By KENNETH OFGANG, Staff Writer

 

A statute that allows the alien child of a U.S. citizen to apply for a waiver of removal applies to an applicant whose citizen parent has died, the Ninth U.S. Circuit Court of Appeals ruled yesterday.

Rejecting the Board of Immigration Appeals’ interpretation of 8 U.S.C. § 1227(a)(1)(H)(i), the court said that nothing in the statute—which allows the Department of Justice to grant a discretionary waiver of removal to “the spouse, parent, son, or daughter” of a citizen or legal permanent resident—requires that the citizen relative be living when the waiver is granted.

The court sent the case of Rolando Manapa Federiso back to the BIA for further proceedings.

Federiso, a Filipino national, followed his mother—who became a naturalized citizen—to the United States after obtaining a visa for permanent residence. Fifteen years later, the government initiated removal proceedings on the ground that Federiso had lied on his visa application by claiming to be unmarried.

Unmarried children of U.S. citizens are entitled to higher priority in the granting of visas. Federiso, who obtained legal permanent resident status before the removal proceedings began, applied for a waiver under Sec. 1227(a)(1)(H)(i).

Federiso’s mother was alive when the removal proceedings began, but subsequently died, and the proceedings dragged on for years. Ultimately, an immigration judge ruled that Federiso was eligible to apply for the waiver, since he “continues to be the son of a United States citizen” after his mother’s death, and that there were a number of equitable reasons why the waiver should be granted.

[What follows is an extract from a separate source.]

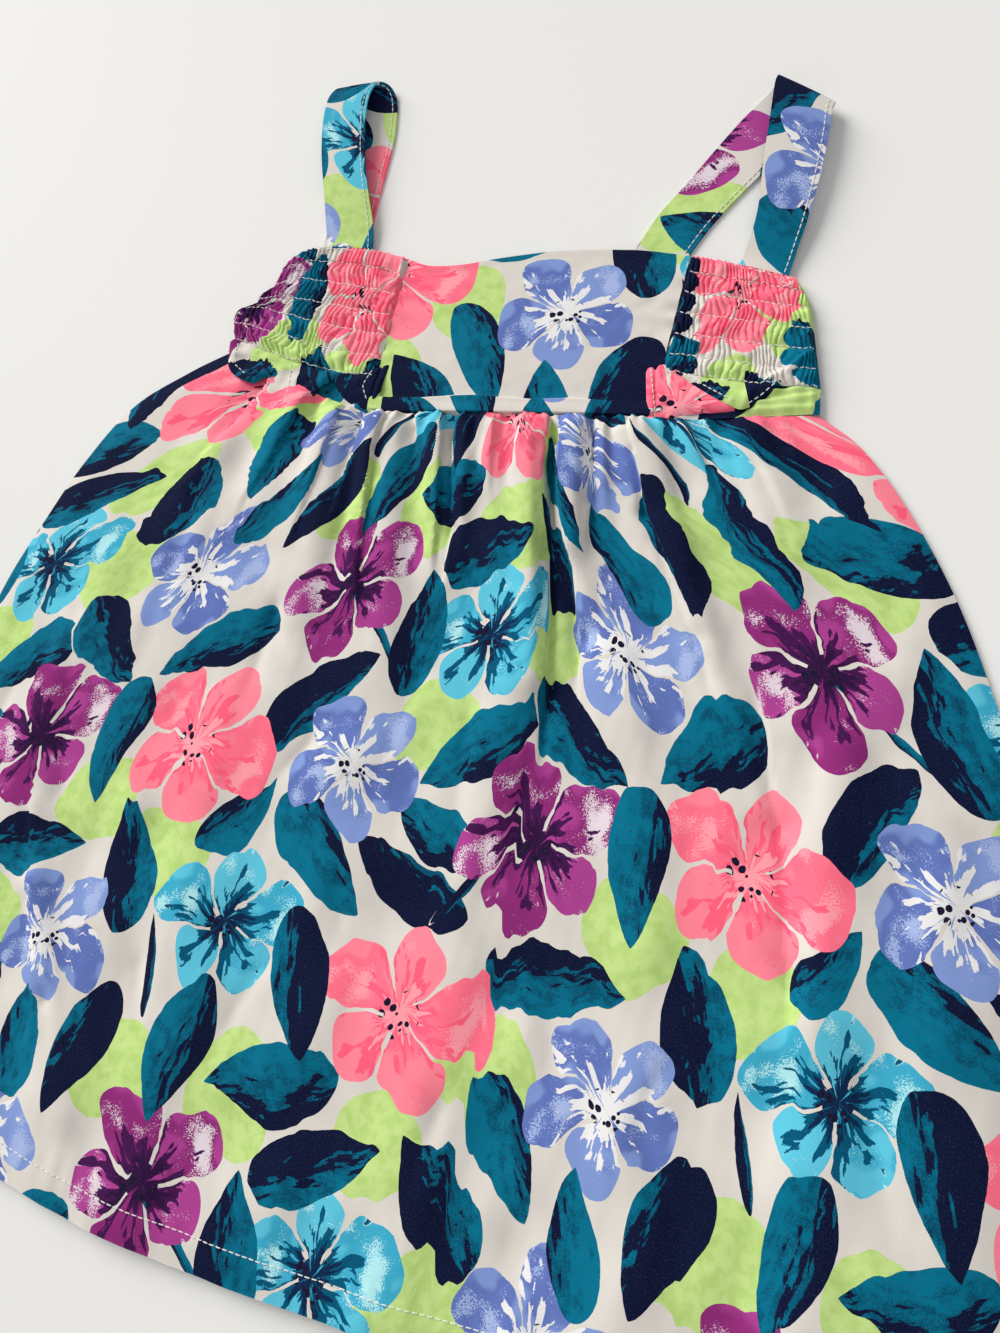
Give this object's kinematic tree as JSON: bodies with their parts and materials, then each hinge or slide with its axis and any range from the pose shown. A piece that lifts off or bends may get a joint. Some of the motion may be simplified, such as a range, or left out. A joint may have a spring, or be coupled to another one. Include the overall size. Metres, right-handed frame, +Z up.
{
  "type": "toddler sundress",
  "caption": "Sleeveless toddler sundress laid flat, front up, with a smooth middle bodice panel, elastic side panels, folded shoulder straps and a gathered flared skirt.",
  "frame": {"origin": "middle of the laid dress at the level of the surface it lies on", "axes": "+X across the dress to the left-hand side of the wearer, which is the right of the picture; +Y from the hem to the straps; +Z up from the surface, out of the dress front"},
  "size_m": [0.468, 0.511, 0.0106],
  "materials": {
    "printed_cotton": "matt plain-weave cotton printed all over with flowers and leaves",
    "sewing_thread": "matt white thread"
  },
  "bodies": {
    "root": {"skirt_back": "printed_cotton", "skirt_front": "printed_cotton", "bodice_back": "printed_cotton", "bodice_front": "printed_cotton", "bodice_side_left": "printed_cotton", "waist_band_left": "printed_cotton", "waist_tuck_left": "printed_cotton", "waist_point_left": "printed_cotton", "strap_left": "printed_cotton", "bodice_side_right": "printed_cotton", "waist_band_right": "printed_cotton", "waist_tuck_right": "printed_cotton", "waist_point_right": "printed_cotton", "strap_right": "printed_cotton"}
  },
  "joints": []
}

The BIA, however, sided with the government, holding that Federiso was ineligible because he could not “establish a qualifying relationship to a living relative,” and ordered his removal to the Philippines.

But Senior Judge Dorothy W. Nelson, writing for the Ninth Circuit, said the BIA was wrong because the waiver statute was “plain and unambiguous” in describing who qualified.

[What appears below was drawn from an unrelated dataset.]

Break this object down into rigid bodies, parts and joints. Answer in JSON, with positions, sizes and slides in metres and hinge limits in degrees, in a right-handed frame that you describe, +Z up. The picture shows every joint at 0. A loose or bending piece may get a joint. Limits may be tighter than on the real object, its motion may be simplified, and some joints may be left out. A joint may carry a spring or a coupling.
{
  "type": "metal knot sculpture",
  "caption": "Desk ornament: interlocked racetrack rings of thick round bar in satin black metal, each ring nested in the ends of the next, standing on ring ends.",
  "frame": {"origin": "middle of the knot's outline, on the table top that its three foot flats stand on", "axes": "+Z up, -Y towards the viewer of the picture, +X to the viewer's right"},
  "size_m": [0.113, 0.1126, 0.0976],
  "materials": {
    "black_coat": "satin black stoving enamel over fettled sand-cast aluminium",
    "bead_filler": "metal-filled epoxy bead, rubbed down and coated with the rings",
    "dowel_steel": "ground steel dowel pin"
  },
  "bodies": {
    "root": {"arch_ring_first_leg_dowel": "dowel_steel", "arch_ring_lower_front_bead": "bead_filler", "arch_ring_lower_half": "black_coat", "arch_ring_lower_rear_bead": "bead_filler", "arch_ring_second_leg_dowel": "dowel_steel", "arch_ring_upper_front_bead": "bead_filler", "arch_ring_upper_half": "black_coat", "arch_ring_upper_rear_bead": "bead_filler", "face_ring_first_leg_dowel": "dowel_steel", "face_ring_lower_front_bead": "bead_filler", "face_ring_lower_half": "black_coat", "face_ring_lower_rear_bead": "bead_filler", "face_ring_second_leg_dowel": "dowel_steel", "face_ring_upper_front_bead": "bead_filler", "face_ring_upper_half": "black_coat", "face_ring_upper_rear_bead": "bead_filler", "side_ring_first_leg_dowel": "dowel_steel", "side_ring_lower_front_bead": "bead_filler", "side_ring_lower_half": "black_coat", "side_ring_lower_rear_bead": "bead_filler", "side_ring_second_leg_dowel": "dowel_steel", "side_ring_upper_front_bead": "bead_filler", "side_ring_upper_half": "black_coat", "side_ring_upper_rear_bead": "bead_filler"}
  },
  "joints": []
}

The BIA’s conclusion that the citizen relative must still be alive “is not what the statute says,” Nelson wrote. “It is not the role of those who enforce and interpret immigration law to impose unilaterally novel substantive requirements beyond those set forth in the immigration law itself.”

The judge distinguished earlier cases holding that aliens could not seek the waiver based on having a child who was a citizen if the child was living outside the country, or on the basis of having a citizen spouse if the couple was in the process of divorce.

The marriage case “provides little guidance,” Nelson reasoned, because marriage is not necessarily permanent, while “[a] child never ceases to be his mother’s son.” And the cases on non-resident citizen children, the judge explained, were decided almost 40 years ago under a previous version of the statute.

Those decisions have also been superseded, the jurist reasoned, by later U.S. Supreme Court precedent requiring courts, in interpreting statutes, to apply clear and unambiguous language even if it appears to conflict with legislative purpose.

“Whether an alien is eligible for a waiver remains a question of statutory interpretation fit for judicial review; whether issuing § 1227(a)(1)(H) relief to a particular alien is consistent with the statute’s underlying purpose is a case-by-case policy determination that the statutory text commits not to the courts but to the discretion of the Attorney General and his designee the IJ,” Nelson wrote. “Neither the BIA nor we may further our preferred interpretation of Congress’s intent by misreading or adding to the statutory eligibility requirements that Congress has laid out quite clearly.”

Nelson was joined by Judge Daniel M. Friedman of the Federal Circuit, sitting by designation, and Judge Stephen Reinhardt.

The case was argued in the Ninth Circuit by Andrew J. Vazquez of Pasadena for Federiso and Christina Bechak Parascandola of the DOJ’s Office of Immigration Litigation for the government.

The case is Federiso v. Holder, 08-74792.